I’m exited about the posibilities this could bring, in the meanwhile there’s something i want to tell you, in a (far far away) future i was thinking on allowing users to write implementations for new event commands, and allow them to use these commands on the traditional event editor.


By the way, maybe you are interested on this:

that’s how to implement the first of your 3 choices. A shared library.

A module/plugin/add-on is a way of extending something in a packaged (distinct but interrelated unit) fashion, it is most useful in allowing a program to do something nobody has thought of in a simple fashion. Plug-ins might (as in quite possibly definitely will) be a bad idea for the player as it would result in games that are dependent on plug-ins which would be a step backward from having the player work on all the different platforms it does (the editors only need to work on general purpose computers). A good way to think about modules is if the editor is a compiler (in a way it is since it turns a visual representation to one that is player readable) and modules have the ability to add macros which while producing the same output as their definition, are much cleaner to look at and can make lots of little tasks work as if they were a single task.

I do like the idea of saving files in an XML like fashion (readability in source code is always important plus sourceforge/github/bitbucket are great for group projects which is what most games are), modules themselves could be written in any language as long as the editor has some form of API to deal with it. Modules would be the exact opposite of anti-team work (think ruby or python script level) because it allows anyone to extend and add to the editors without imposing a feature that might not be a good idea for many people (maybe emacs/vim/qt-creator/some other ide integration especially for people debugging the game output of editor if there are issues(also something like this is also a VERY far future type of thing)) avoiding bloat (unlike this overly long reply).

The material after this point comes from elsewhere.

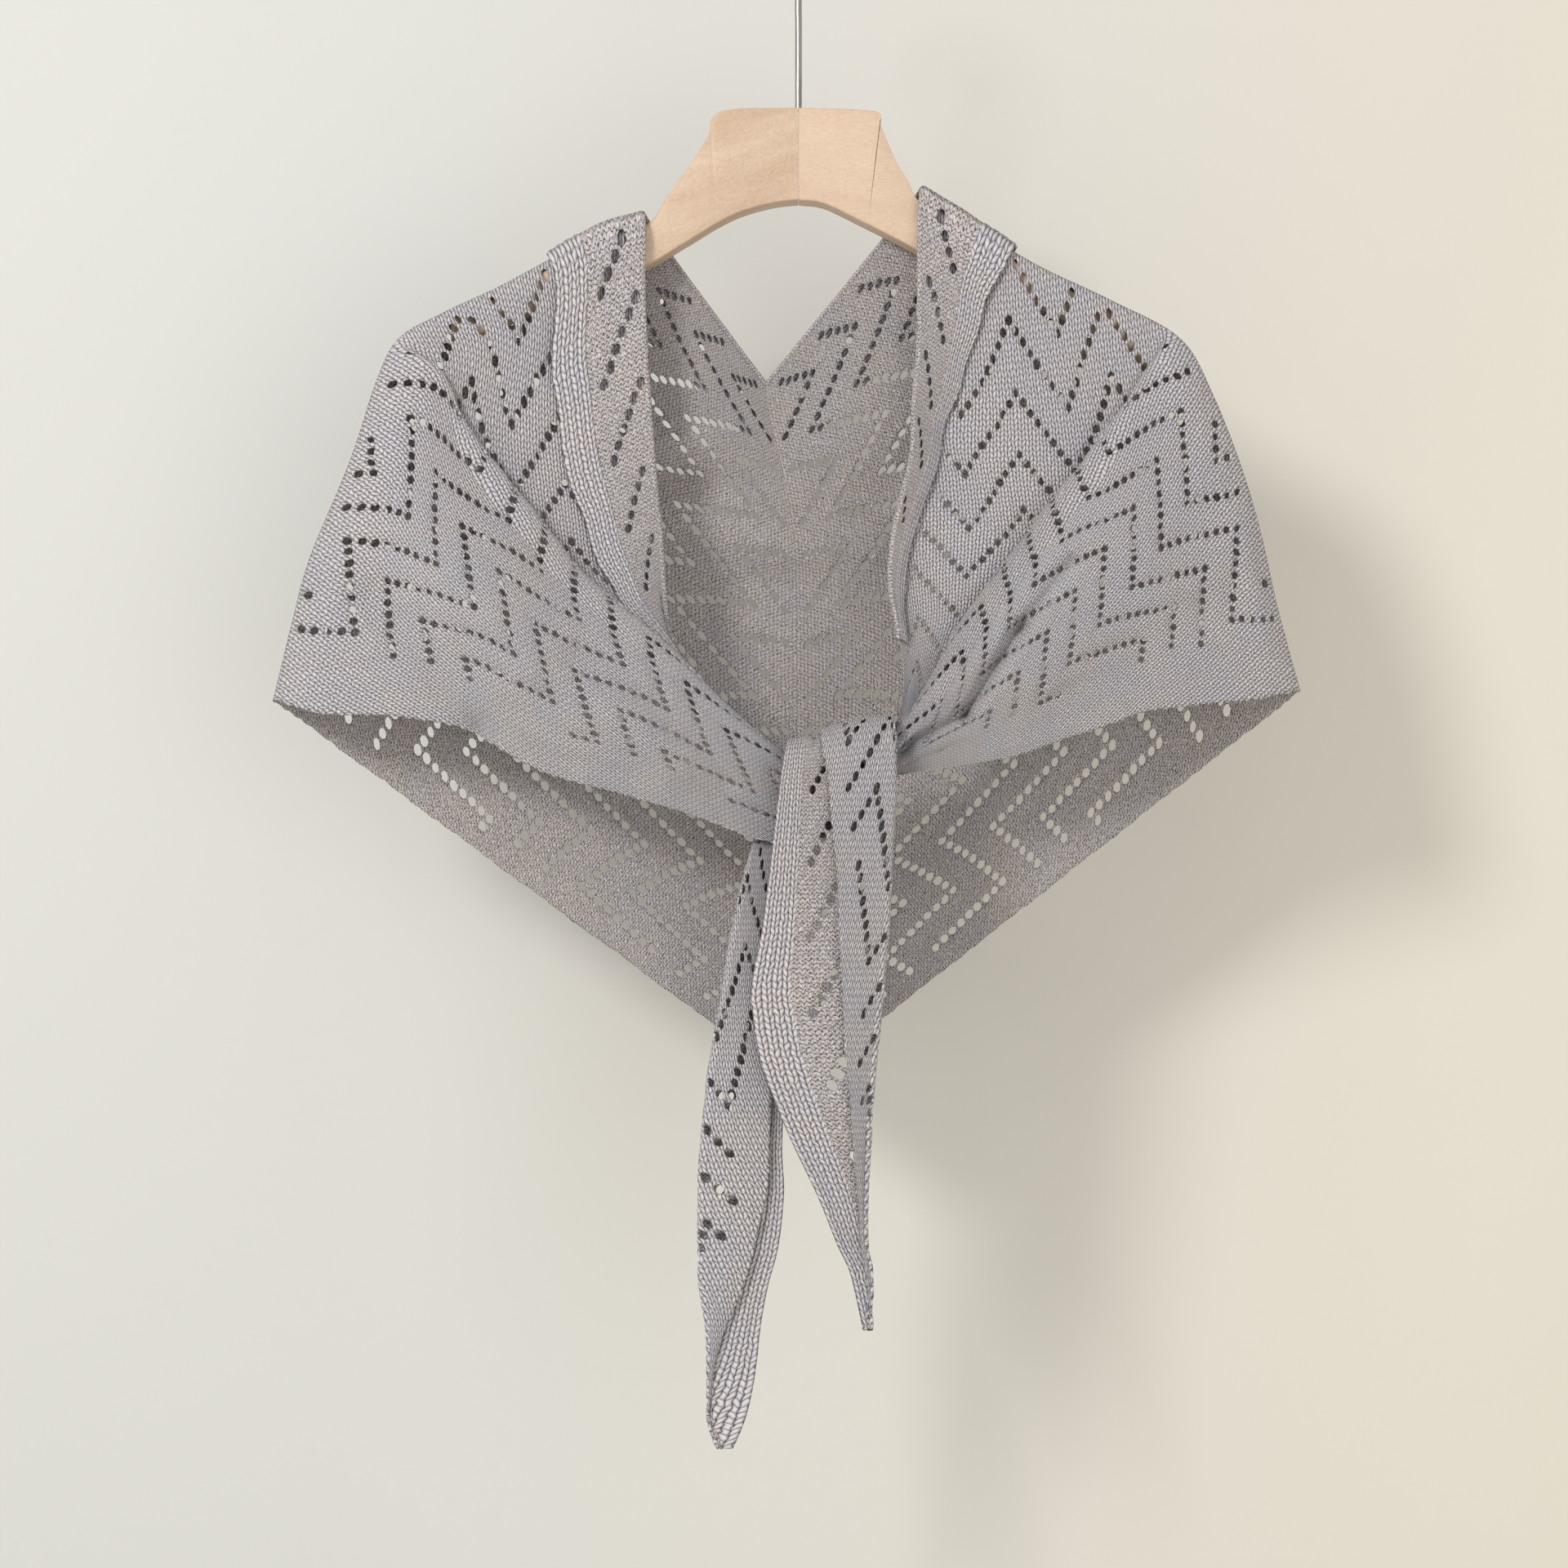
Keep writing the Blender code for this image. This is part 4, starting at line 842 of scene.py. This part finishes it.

In summary the biggest idea is that maybe somebody does the same task over and over and wants to have it done automatically or in a way never intended by the editors developers (place 500 tiles this way in a spiral, load this project from this directory from this server, git integration, mercurial integration, any number of revision control/image manipulation/anything imaginable integration).

Shared libraries do look like a good idea especially due to lack of extra dependencies and simplicity, I am trying to figure what system is the best because there are a massive number of different valid approaches to extending programs.

you mean like a “create a chestbox here” command on popup menu? :stuck_out_tongue: sounds fun, I’m on it. Once again i suggest you to see the video above and also the one bellow, these are examples of plugins created for a Qt applications wich launches plugins remotely. There’s too much to say about the way for creating plugins when Qt already has it’s own way to do it (thought maybe it will force people to use Qt to make plugins, not sure if it’s posible write plugins in another language and load them with Qt’s plugin loader…) anyway, i liked specially the plugin for creating a ftp server: … O3iL8YaAKA

Exactly like that! I do like the qt way of plugins, however I hope to maintain both the qt and gtk versions of the editors (I have already submitted a pull request to replace depreciated stock items on the gtk version and hope to replace the depreciated use of gtk.action). On a set up some of qt’s text fields do not work, it is a qt issue thought and is due to drivers so my case is too specific to be considered an actual issue and I have another setup where the qt editor works aside from crashing and oddly requiring a recompiling to work every now and then. I would like modules to work regardless of editor the same way and creating a window or fancy graphics that are library specific is not necessarily important for a plug in since it deals more with placement and not rendering.

The main disadvantages of shared libraries are
[li] They are tied to a specific platform (CPU and OS).[/li]
[li] You have to maintain a stable ABI.[/li]
[li] A bug in a plug-in can crash the application.[/li][/ol]

Embedding an interpreter avoids these issues. However, it requires more work, as you typically need to write code for each function which you want to make available to scripts.

to be suitable, plugins should use an interface wich allows to add elements to the GUI’s and create own dialogs. This will need to create an interface for GUI generation and implement it both in Qt’s and Gtk’s projects so they look about the same… many libraries of this kind uses some kind of OnGUI() functions wich make uses of functions like:

if (GUI::button(rect)) {do_something();}

Widgets are automatically placed row by row.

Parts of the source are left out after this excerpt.